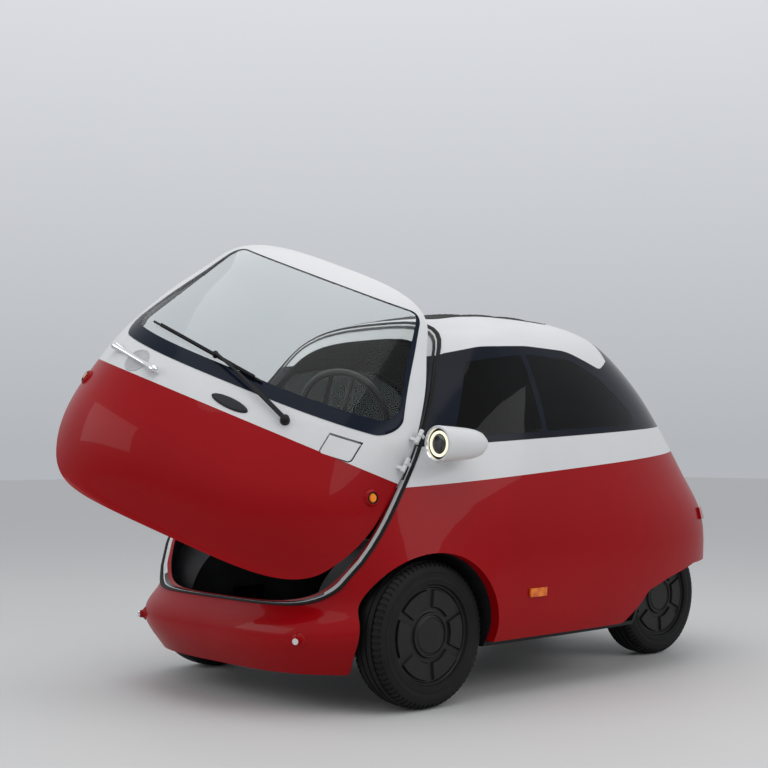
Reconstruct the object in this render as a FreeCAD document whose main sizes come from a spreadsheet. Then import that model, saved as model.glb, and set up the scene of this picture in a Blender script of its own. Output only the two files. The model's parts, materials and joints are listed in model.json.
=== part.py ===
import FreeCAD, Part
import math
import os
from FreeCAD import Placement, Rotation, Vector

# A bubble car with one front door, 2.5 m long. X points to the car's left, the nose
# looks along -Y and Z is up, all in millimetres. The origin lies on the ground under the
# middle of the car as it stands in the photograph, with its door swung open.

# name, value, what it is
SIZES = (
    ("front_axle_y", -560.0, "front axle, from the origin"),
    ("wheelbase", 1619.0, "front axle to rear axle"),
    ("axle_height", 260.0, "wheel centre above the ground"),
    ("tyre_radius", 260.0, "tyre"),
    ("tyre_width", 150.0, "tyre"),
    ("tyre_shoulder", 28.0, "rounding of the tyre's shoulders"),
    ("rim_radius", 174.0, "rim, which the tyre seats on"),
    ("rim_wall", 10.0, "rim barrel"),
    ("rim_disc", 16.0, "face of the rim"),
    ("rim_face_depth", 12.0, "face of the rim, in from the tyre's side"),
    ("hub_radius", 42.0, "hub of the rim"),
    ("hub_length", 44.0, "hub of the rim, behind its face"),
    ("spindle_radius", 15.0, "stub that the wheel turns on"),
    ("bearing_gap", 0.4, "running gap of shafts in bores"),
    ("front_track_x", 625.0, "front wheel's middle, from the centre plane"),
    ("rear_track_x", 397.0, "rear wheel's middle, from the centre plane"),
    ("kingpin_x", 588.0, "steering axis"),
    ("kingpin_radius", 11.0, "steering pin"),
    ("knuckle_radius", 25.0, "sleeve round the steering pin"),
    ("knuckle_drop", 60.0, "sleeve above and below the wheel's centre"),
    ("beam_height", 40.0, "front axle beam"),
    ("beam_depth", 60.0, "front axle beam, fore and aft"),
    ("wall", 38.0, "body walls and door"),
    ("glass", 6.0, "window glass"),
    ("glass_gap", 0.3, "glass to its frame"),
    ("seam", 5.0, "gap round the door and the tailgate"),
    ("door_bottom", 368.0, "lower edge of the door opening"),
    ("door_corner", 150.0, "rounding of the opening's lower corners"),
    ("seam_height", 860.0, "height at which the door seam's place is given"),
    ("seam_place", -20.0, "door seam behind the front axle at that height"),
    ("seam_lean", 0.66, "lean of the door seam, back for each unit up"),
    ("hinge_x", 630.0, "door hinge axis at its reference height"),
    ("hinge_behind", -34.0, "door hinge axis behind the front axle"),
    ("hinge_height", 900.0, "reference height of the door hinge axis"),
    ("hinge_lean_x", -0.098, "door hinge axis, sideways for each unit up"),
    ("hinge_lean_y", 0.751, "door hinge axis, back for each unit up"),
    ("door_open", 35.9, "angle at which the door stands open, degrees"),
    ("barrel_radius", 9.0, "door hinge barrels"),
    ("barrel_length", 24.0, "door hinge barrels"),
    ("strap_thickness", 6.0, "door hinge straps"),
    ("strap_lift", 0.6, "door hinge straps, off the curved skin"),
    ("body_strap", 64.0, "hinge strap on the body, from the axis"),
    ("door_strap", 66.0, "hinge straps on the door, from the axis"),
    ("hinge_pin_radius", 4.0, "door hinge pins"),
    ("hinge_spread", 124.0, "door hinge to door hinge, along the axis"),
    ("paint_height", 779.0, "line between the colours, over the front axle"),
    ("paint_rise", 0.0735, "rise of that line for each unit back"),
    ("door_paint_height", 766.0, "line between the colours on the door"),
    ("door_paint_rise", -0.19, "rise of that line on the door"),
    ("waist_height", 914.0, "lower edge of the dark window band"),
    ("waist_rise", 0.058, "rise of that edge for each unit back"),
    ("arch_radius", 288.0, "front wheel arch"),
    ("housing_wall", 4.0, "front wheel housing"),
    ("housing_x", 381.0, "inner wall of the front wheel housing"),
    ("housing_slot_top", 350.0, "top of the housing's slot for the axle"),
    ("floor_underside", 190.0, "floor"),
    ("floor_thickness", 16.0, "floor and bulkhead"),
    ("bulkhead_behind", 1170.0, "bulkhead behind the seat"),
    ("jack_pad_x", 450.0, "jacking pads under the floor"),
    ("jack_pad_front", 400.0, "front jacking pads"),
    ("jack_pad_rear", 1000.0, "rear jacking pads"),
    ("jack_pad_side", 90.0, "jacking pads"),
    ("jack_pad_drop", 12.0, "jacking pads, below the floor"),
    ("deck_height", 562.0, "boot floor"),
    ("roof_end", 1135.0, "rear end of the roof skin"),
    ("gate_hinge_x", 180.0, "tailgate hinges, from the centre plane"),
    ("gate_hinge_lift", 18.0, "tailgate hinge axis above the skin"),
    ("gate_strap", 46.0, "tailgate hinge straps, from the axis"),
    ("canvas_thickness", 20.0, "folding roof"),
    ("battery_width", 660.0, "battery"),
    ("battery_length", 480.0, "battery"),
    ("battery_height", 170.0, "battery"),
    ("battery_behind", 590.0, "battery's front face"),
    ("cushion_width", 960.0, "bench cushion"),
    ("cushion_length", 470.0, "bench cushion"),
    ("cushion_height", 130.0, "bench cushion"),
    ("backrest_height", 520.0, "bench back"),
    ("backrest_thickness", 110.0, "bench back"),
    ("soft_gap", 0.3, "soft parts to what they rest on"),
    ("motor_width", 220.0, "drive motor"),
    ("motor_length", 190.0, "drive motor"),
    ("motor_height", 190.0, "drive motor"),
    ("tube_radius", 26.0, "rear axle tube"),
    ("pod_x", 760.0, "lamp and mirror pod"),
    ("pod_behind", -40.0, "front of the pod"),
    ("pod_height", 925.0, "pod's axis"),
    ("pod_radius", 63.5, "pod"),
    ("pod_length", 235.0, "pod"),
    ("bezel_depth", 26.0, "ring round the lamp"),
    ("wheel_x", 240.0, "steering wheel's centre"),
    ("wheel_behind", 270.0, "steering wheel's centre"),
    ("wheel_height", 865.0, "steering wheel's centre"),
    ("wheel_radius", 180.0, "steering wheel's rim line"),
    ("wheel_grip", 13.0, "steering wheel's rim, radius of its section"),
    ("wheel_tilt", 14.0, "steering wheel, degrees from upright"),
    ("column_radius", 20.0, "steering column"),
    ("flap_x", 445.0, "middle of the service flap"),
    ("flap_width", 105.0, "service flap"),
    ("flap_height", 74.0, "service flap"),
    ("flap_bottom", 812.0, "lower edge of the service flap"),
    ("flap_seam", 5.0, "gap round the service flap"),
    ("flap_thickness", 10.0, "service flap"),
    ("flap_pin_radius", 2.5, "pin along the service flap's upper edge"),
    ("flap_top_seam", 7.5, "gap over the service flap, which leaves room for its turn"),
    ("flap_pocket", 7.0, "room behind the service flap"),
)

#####

Beginning at the top of the data, please return every line until and including the line containing "# middle of", copied exactly, and nothing past it.

→ **Response to the exercise**:
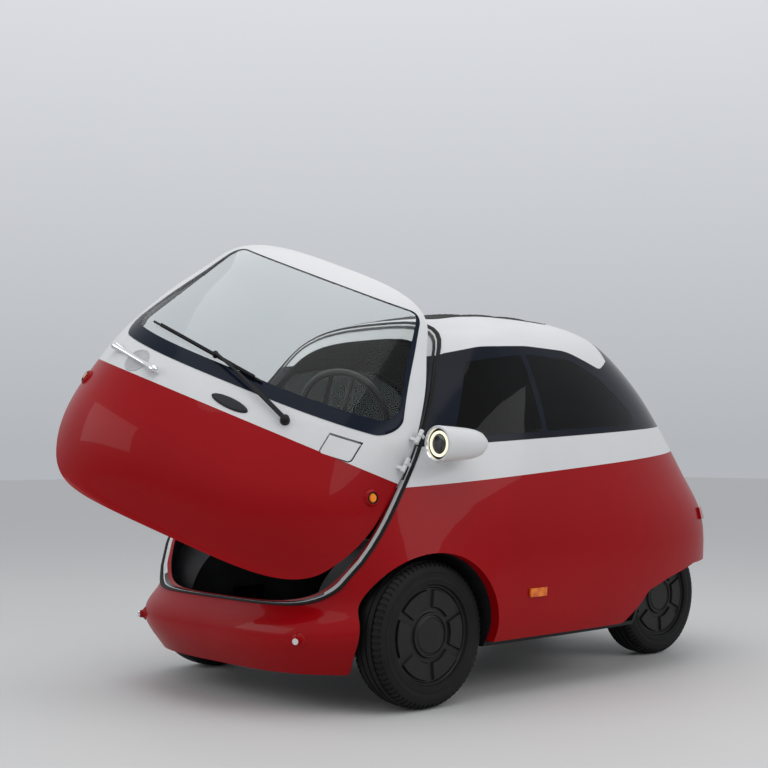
Reconstruct the object in this render as a FreeCAD document whose main sizes come from a spreadsheet. Then import that model, saved as model.glb, and set up the scene of this picture in a Blender script of its own. Output only the two files. The model's parts, materials and joints are listed in model.json.
=== part.py ===
import FreeCAD, Part
import math
import os
from FreeCAD import Placement, Rotation, Vector

# A bubble car with one front door, 2.5 m long. X points to the car's left, the nose
# looks along -Y and Z is up, all in millimetres. The origin lies on the ground under the
# middle of the car as it stands in the photograph, with its door swung open.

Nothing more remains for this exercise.